Lalu muncul tuduhan rekayasa. “Dia dibisiki sesuatu sebelum kejadian!” Seruan ini mengingatkan pada teori konspirasi klasik. Apakah tahanan itu dikendalikan dengan hipnosis? Atau apakah Hamas memiliki teknologi cuci otak yang lebih mutakhir daripada Hollywood? Jika benar demikian, maka Israel tak hanya kalah dalam perang militer, tapi juga dalam perang mind-control. Ironi yang pahit.
Namun, jika ini bukan rekayasa, maka ada pertanyaan yang lebih mengerikan bagi Israel. Mengapa seorang tentara yang seharusnya membenci musuhnya justru menunjukkan gestur penuh kasih? Apakah ia benar-benar merasa lebih manusiawi di tangan Hamas daripada di pangkuan pemerintahnya sendiri? Jika demikian, mungkin Kementerian Pertahanan Israel harus segera merevisi kurikulum doktrin kebencian mereka.

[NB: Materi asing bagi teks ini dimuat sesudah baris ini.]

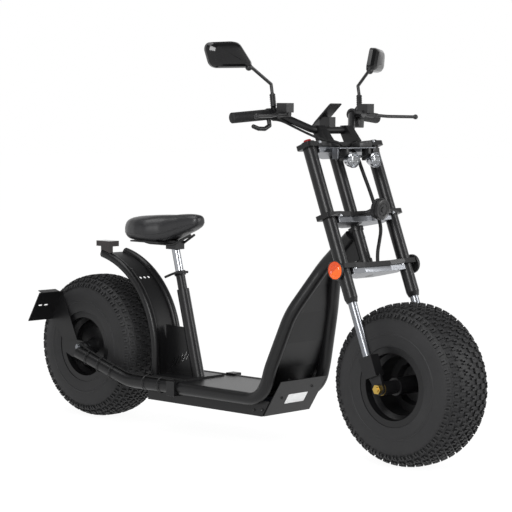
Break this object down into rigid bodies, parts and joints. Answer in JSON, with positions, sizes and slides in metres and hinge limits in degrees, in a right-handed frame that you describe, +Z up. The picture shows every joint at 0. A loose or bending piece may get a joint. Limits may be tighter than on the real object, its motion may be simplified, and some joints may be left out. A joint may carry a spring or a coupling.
{
  "type": "electric scooter",
  "caption": "Fat-tyre electric scooter: tube frame with a low deck, saddle on a post, twin-leg telescopic fork, hub motor, headlights, mirrors and side stand.",
  "frame": {"origin": "on the floor, at the middle of the footprint, half the wheelbase ahead of the rear axle", "axes": "+X forward, +Y to the rider's left, +Z up"},
  "size_m": [1.8206, 0.8024, 1.242],
  "materials": {
    "painted_steel": "satin black paint",
    "polished_steel": "brushed",
    "zinc_plate": "yellow zinc",
    "chrome": "bright",
    "alloy": "satin",
    "black_alloy": "black anodised",
    "tyre_rubber": "matt",
    "grip_rubber": "matt",
    "saddle_vinyl": "grained vinyl",
    "black_plastic": "fine grain",
    "amber_lens": "clear amber",
    "lamp_plastic": "gloss",
    "battery_case": "gloss"
  },
  "bodies": {
    "frame": {"battery_block": "battery_case", "battery_box": "painted_steel", "box_front_cover": "painted_steel", "cross_members": "painted_steel", "deck_front": "painted_steel", "deck_rear": "painted_steel", "dropouts": "painted_steel", "fender_sheet": "painted_steel", "frame_tube_left": "painted_steel", "frame_tube_right": "painted_steel", "head_tube": "painted_steel", "hoop_tubes": "painted_steel", "legshield_panel": "painted_steel", "plate_bracket": "painted_steel", "rear_axle": "polished_steel", "rear_caliper": "black_alloy", "seat_collar": "painted_steel", "seat_gusset": "painted_steel", "seat_tube": "painted_steel", "tail_lamp": "lamp_plastic", "tube_clamps": "painted_steel"},
    "front_wheel": {"front_tyre": "tyre_rubber", "front_rim": "painted_steel", "front_brake_disc": "polished_steel"},
    "rear_wheel": {"rear_tyre": "tyre_rubber", "rear_rim": "painted_steel", "hub_motor": "painted_steel", "rear_brake_disc": "polished_steel"},
    "side_stand": {"side_stand": "painted_steel"},
    "seat": {"seat_post": "chrome", "saddle_base": "black_plastic", "saddle": "saddle_vinyl"},
    "fork": {"yokes": "painted_steel", "yoke_plates": "alloy", "steering_stem": "painted_steel", "fork_tubes": "painted_steel", "stanchions": "polished_steel", "axle_brackets": "painted_steel", "front_axle": "zinc_plate", "front_caliper": "black_alloy", "side_reflectors": "amber_lens", "lamp_bracket": "painted_steel", "headlights": "chrome", "horn": "black_plastic", "bar_risers": "painted_steel", "handlebar": "painted_steel", "grips": "grip_rubber", "brake_levers": "black_alloy", "mirrors": "black_plastic", "display": "black_plastic"}
  },
  "joints": [
    {"name": "steering", "type": "hinge", "parent": "frame", "child": "fork", "pos_m": [0.46853, 0, 0.65043], "axis": [-0.3595, 0, 0.9331], "range_deg": [-35, 35]},
    {"name": "front_wheel_spin", "type": "hinge", "parent": "fork", "child": "front_wheel", "pos_m": [0.669, 0, 0.2413], "axis": [0, 1, 0], "continuous": true},
    {"name": "rear_wheel_spin", "type": "hinge", "parent": "frame", "child": "rear_wheel", "pos_m": [-0.669, 0, 0.2413], "axis": [0, 1, 0], "continuous": true},
    {"name": "seat_height", "type": "slide", "parent": "frame", "child": "seat", "axis": [-0.2538, 0, 0.9673], "range_m": [-0.06, 0.08]},
    {"name": "stand_fold", "type": "hinge", "parent": "frame", "child": "side_stand", "pos_m": [-0.729, 0.165, 0.2], "axis": [0, 1, 0], "range_deg": [0, 75]}
  ]
}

Sementara itu, dunia menyaksikan dengan takjub. Hamas, yang selama ini dituding sebagai kelompok teroris, justru berhasil menciptakan momen yang merusak propaganda Israel sendiri. Mereka tidak perlu membuat video ancaman. Tidak perlu menyiksa tawanan di depan kamera. Cukup dengan memberikan panggung, mikrofon, dan sedikit kebebasan berekspresi. Sisanya? Biarkan tentara Israel mempermalukan negaranya sendiri.
Palang Merah dan PBB mengecam seremoni ini sebagai “tidak bermartabat.” Ah, tentu saja, karena pemboman rumah sakit dan kamp pengungsi jauh lebih bermartabat. Tapi yang lebih menarik adalah betapa selektifnya kemarahan dunia terhadap siapa yang boleh dan tidak boleh menggunakan propaganda. Ketika Israel membuat film dokumenter tentang tragedi warganya, itu disebut kesaksian. Ketika Hamas hanya perlu membiarkan tentara Israel berbicara dengan tindakannya sendiri, itu disebut manipulasi.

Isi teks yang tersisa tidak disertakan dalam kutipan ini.